As a rule, subdued blended colours are much more successful than bright flashy ones. The most effective flies are usually those which are tied very sparsely indeed, and where the dubbing is so sparse that the silk or other underbody shines through underneath the dubbing. The silk, or the underbody, must of course be of the right colour to achieve these effects. (This does not apply to knickers, at least not in connection with dubbing).

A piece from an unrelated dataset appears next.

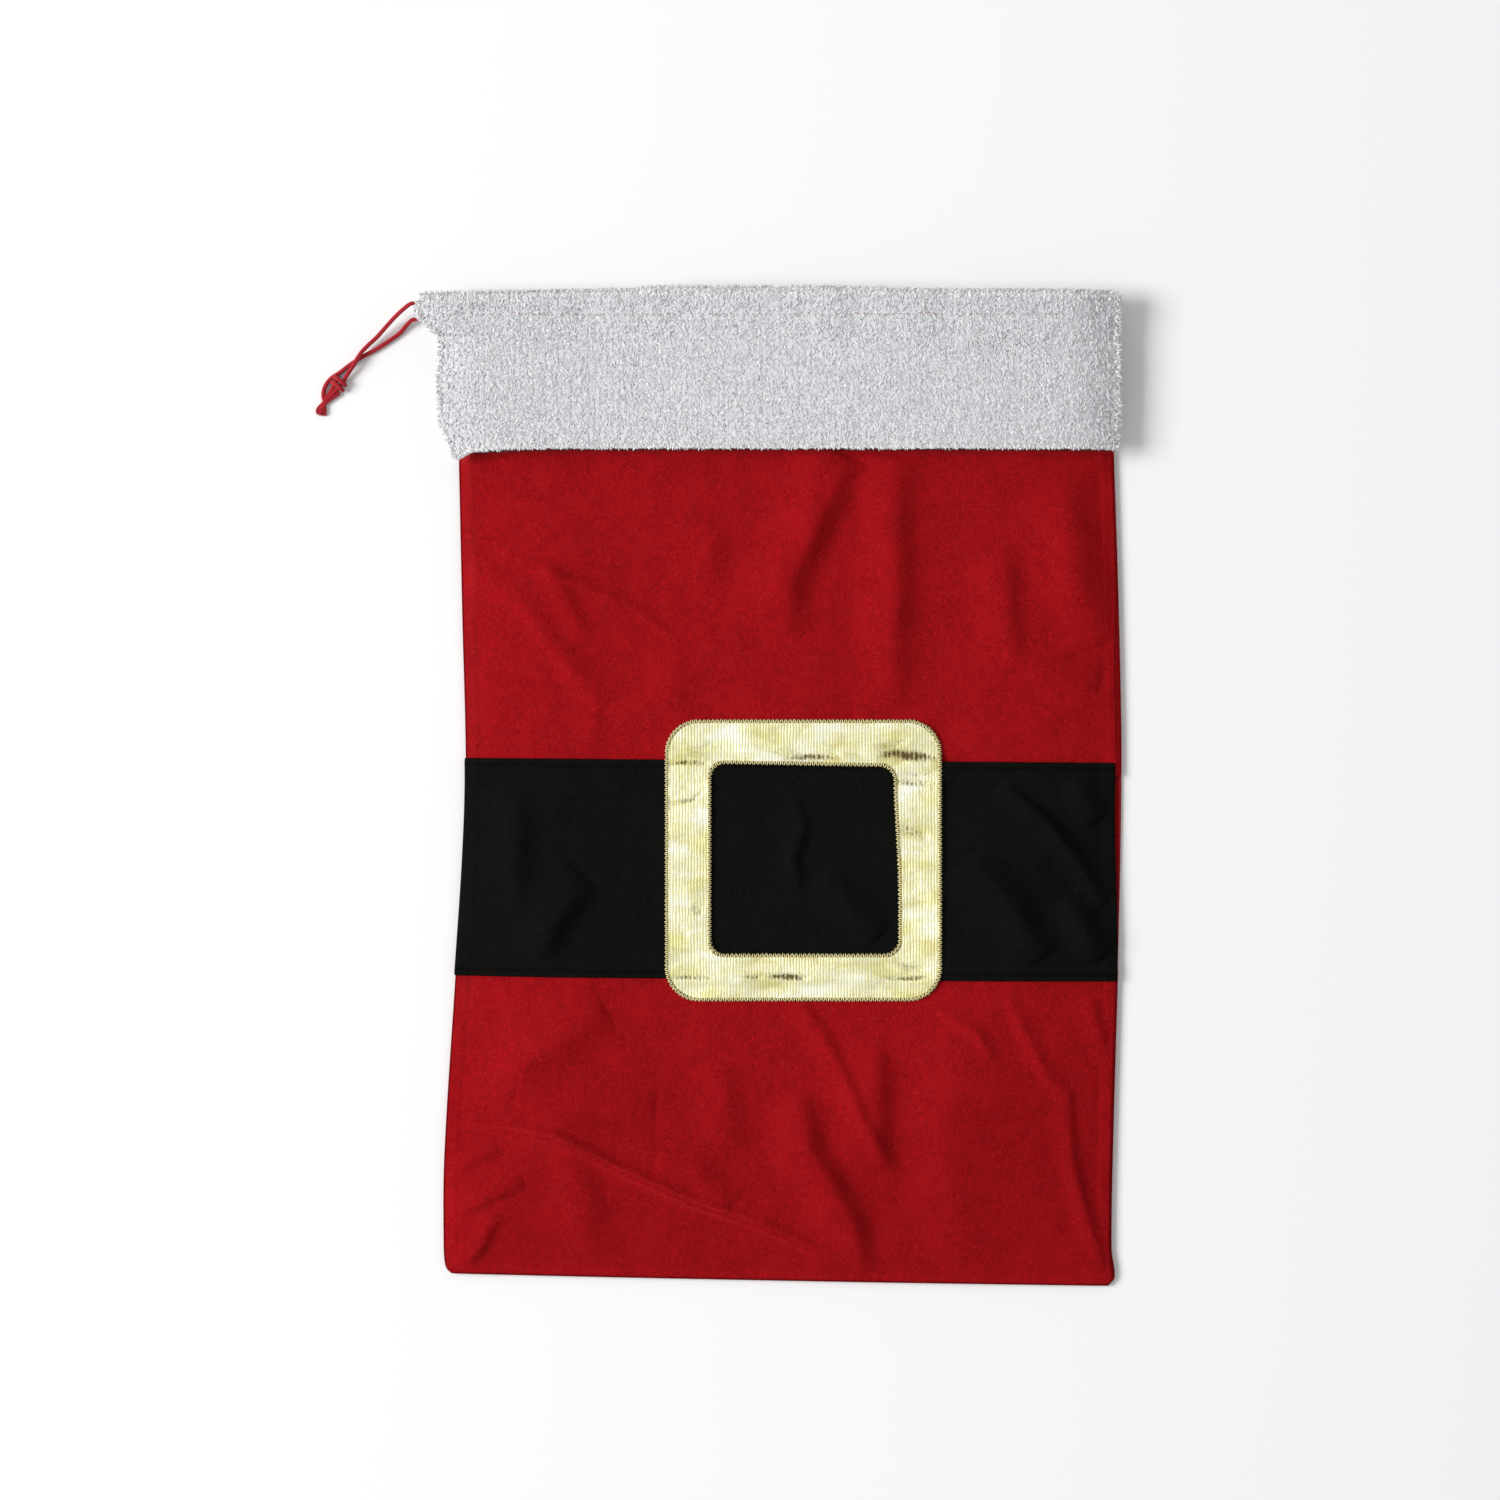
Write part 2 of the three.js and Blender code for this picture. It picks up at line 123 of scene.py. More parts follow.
# ---- Curves and noise ----
def through(points):
    """A smooth curve through (at, value) pairs, which keeps its end values beyond them."""
    at, value = np.array(points, float).T
    slope = np.gradient(value, at)
    slope[1:-1] = (value[2:] - value[:-2]) / (at[2:] - at[:-2])

    def curve(x):
        x = np.clip(x, at[0], at[-1])
        i = np.clip(np.searchsorted(at, x, side="right") - 1, 0, len(at) - 2)
        span = at[i + 1] - at[i]
        u = (x - at[i]) / span
        rest = 1 - u
        ends = (1 + 2 * u) * rest**2 * value[i] + u**2 * (3 - 2 * u) * value[i + 1]
        return ends + u * rest * span * (rest * slope[i] - u * slope[i + 1])

    return curve


def ease(t):
    """0 below 0, 1 above 1, and smooth between."""
    t = np.clip(t, 0, 1)
    return t * t * (3 - 2 * t)


def unit(vectors):
    return vectors / (np.linalg.norm(vectors, axis=-1, keepdims=True) + 1e-9)


def noise(x, y, size, seed):
    """Smooth noise from -1 to 1, with bumps about size across."""
    table = np.random.default_rng(seed).uniform(-1, 1, (128, 128))
    column, row = np.floor(x / size).astype(int), np.floor(y / size).astype(int)
    u, v = ease(x / size - column), ease(y / size - row)

    def corner(a, b):
        return table[(column + a) % 128, (row + b) % 128]

    low = corner(0, 0) * (1 - u) + corner(1, 0) * u
    high = corner(0, 1) * (1 - u) + corner(1, 1) * u
    return low * (1 - v) + high * v


def along_path(path):
    """Distance along a path at each of its points."""
    return np.concatenate([[0], np.cumsum(np.linalg.norm(np.diff(path, axis=0), axis=1))])


def at_places(place, along, path):
    """Points at those distances along a path."""
    return np.stack([np.interp(place, along, column) for column in path.T], -1)


def beside(x, y, points):
    """Distance to the line through points, share of the way along it, and whether a place is on its left."""
    points = np.array(points, float)
    steps = np.linalg.norm(np.diff(points, axis=0), axis=1)
    starts = along_path(points)
    best = np.full(np.shape(x), np.inf)
    share = np.zeros(np.shape(x))
    left = np.zeros(np.shape(x), bool)
    for a, b, start, step in zip(points, points[1:], starts, steps):
        along, up = b - a
        t = np.clip(((x - a[0]) * along + (y - a[1]) * up) / step**2, 0, 1)
        away = np.hypot(x - a[0] - t * along, y - a[1] - t * up)
        closer = away < best
        share = np.where(closer, (start + t * step) / starts[-1], share)
        left = np.where(closer, along * (y - a[1]) - up * (x - a[0]) > 0, left)
        best = np.minimum(away, best)
    return best, share, left


def near(x, y, points, width):
    """1 on the line through points, falling to 0 about two widths away and towards its ends."""
    away, share, _ = beside(x, y, points)
    return np.exp(-((away / width) ** 2)) * np.sqrt(np.sin(np.pi * share))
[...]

Mole fur dubbed on yellow silk was a favourite of some old English wet fly experts. The “dubbing bag” of a good dresser at the turn of the last century in England would have contained moleskin, mouse skins of various types, rat, water vole, hedgehog, fox, squirrel, and hare obtained at different seasons of the year when their coats were of the required colour. Some of these are of course now unobtainable. Some dressers would have quite outlandish dubbing collections, even going so far as to drag aborted calves and the like out of lime pits. I fear I draw the line at such, and I don’t know of any lime pits in any case! 🙂 Nearly as much trouble as elephants, or poisonous cormorants, as far as I am concerned.

I do have a couple of “secret” dubbing mixes, some of which I was given a long time ago in Yorkshire, and a couple of “modern” ones, which actually work very well, and I will list a couple later on.

You will often hear people saying or writing that it does not make a lot of difference, and that the “approximate” colour suffices, even in a single colour. I can assure you that this is most decidedly not the case. The correct mixture may often be essential to success under particular conditions. A fly which is “near enough” may well catch a few fish, but a fly which is “exactly right” will do much better.

Although it is often stated that the old time dressers used mainly natural colours, actually quite a few dyed colours were used. For salmon and other fancy flies of course, but also for trout flies, many of which were not at all “gaudy”. 

One popular method for certain feathers and furs being the use of picric acid to obtain shades of olive which are not obtainable naturally. Some of the dubbing mixes were passed down from generation to generation and kept as family secrets. They were considered essential to success. As many of these experts were subsistence fishers, it is understandable that they did not publicise their successful methods and flies. Most books and articles on these matters were written by well to do anglers, and seldom by the people who invented and used them. Picric acid by the way is highly unstable, tending to explode without warning, and is also extremely poisonous. Treat materials stained with it with great caution. It is also a powerful contact poison. If you get yellow stains on your fingers from it, then visit the doctor immediately! We wish to advance our knowledge of dyeing techniques here, not dying techniques!